The following options are recognized.
-v All lines but those matching are printed.
-c Only a count of matching lines is printed.
-l The names of files with matching lines are listed (once) separated by newlines.
-n Each line is preceded by its line number in the file.
-b Each line is preceded by the block number on which it was found. This is sometimes useful in locating disk block numbers by con-
text.
-s No output is produced, only status.
-h Do not print filename headers with output lines.
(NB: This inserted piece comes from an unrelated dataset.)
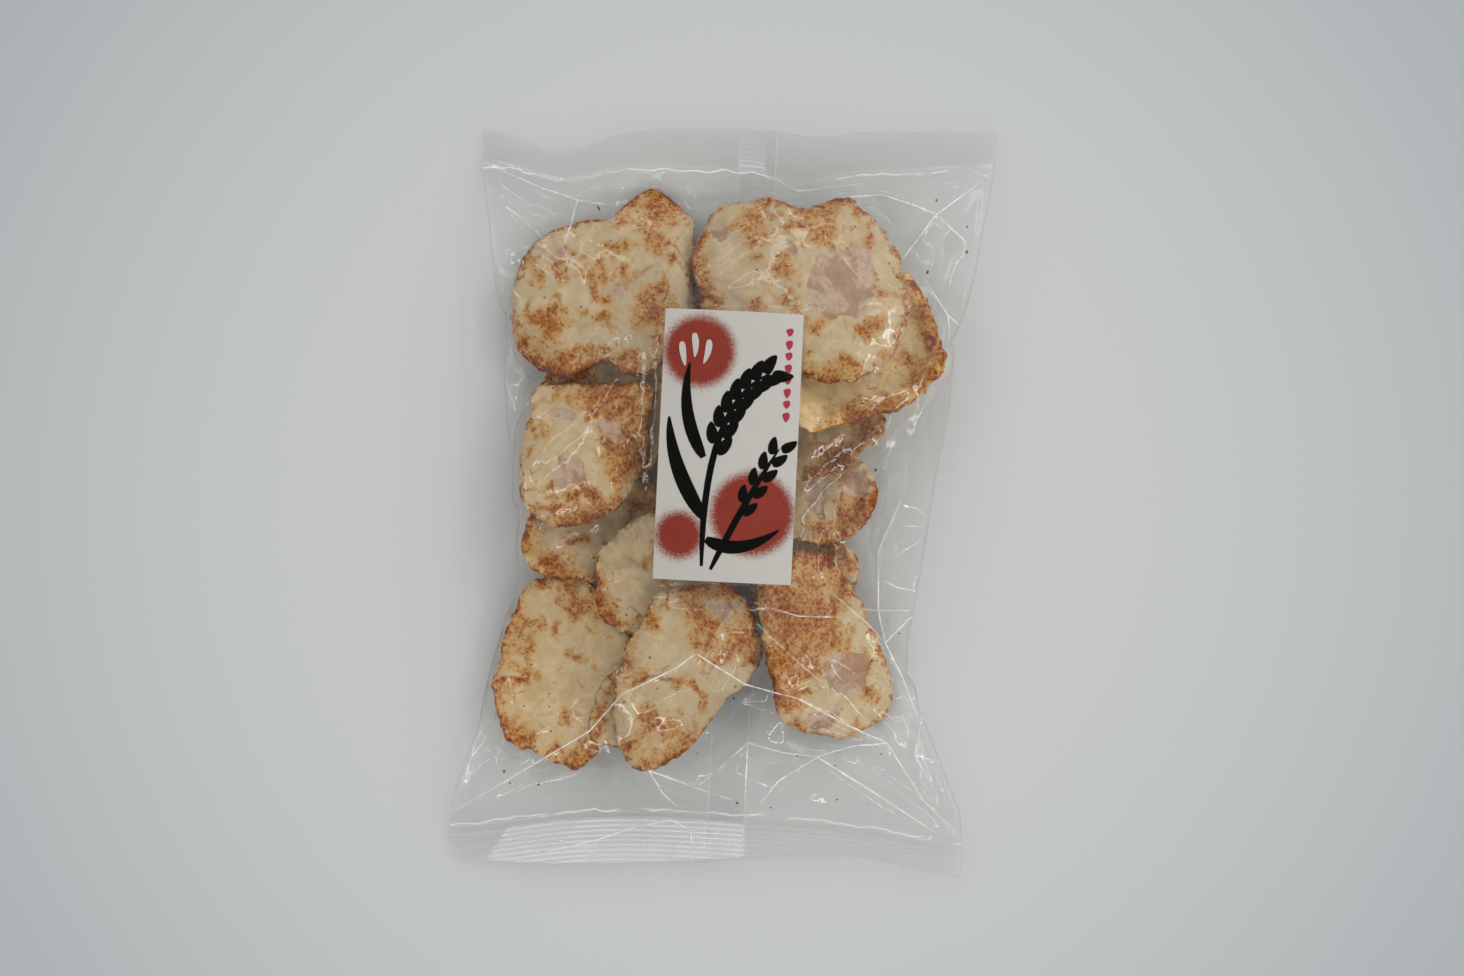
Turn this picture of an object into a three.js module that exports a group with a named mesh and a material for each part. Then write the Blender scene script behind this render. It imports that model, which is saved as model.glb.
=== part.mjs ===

-y Lower case letters in the pattern will also match upper case letters in the input (grep only).
-e expression
Same as a simple expression argument, but useful when the expression begins with a -.
-f file
The regular expression (egrep) or string list (fgrep) is taken from the file.
-x (Exact) only lines matched in their entirety are printed (fgrep only).
Care should be taken when using the characters $ * [ ^ | ? ' " ( ) and in the expression as they are also meaningful to the Shell. It is
safest to enclose the entire expression argument in single quotes ' '.
Fgrep searches for lines that contain one of the (newline-separated) strings.
Egrep accepts extended regular expressions. In the following description `character' excludes newline:
A followed by a single character matches that character.
The character ^ ($) matches the beginning (end) of a line.
A . matches any character.
A single character not otherwise endowed with special meaning matches that character.
A string enclosed in brackets [] matches any single character from the string. Ranges of ASCII character codes may be abbreviated
as in `a-z0-9'. A ] may occur only as the first character of the string. A literal - must be placed where it can't be mistaken as
a range indicator.
A regular expression followed by * (+, ?) matches a sequence of 0 or more (1 or more, 0 or 1) matches of the regular expression.
Two regular expressions concatenated match a match of the first followed by a match of the second.
Two regular expressions separated by | or newline match either a match for the first or a match for the second.
A regular expression enclosed in parentheses matches a match for the regular expression.
The order of precedence of operators at the same parenthesis level is [] then *+? then concatenation then | and newline.
SEE ALSO ed(1), sed(1), sh(1)DIAGNOSTICS
Exit status is 0 if any matches are found, 1 if none, 2 for syntax errors or inaccessible files.
BUGS
Ideally there should be only one grep, but we don't know a single algorithm that spans a wide enough range of space-time tradeoffs.
Lines are limited to 256 characters; longer lines are truncated.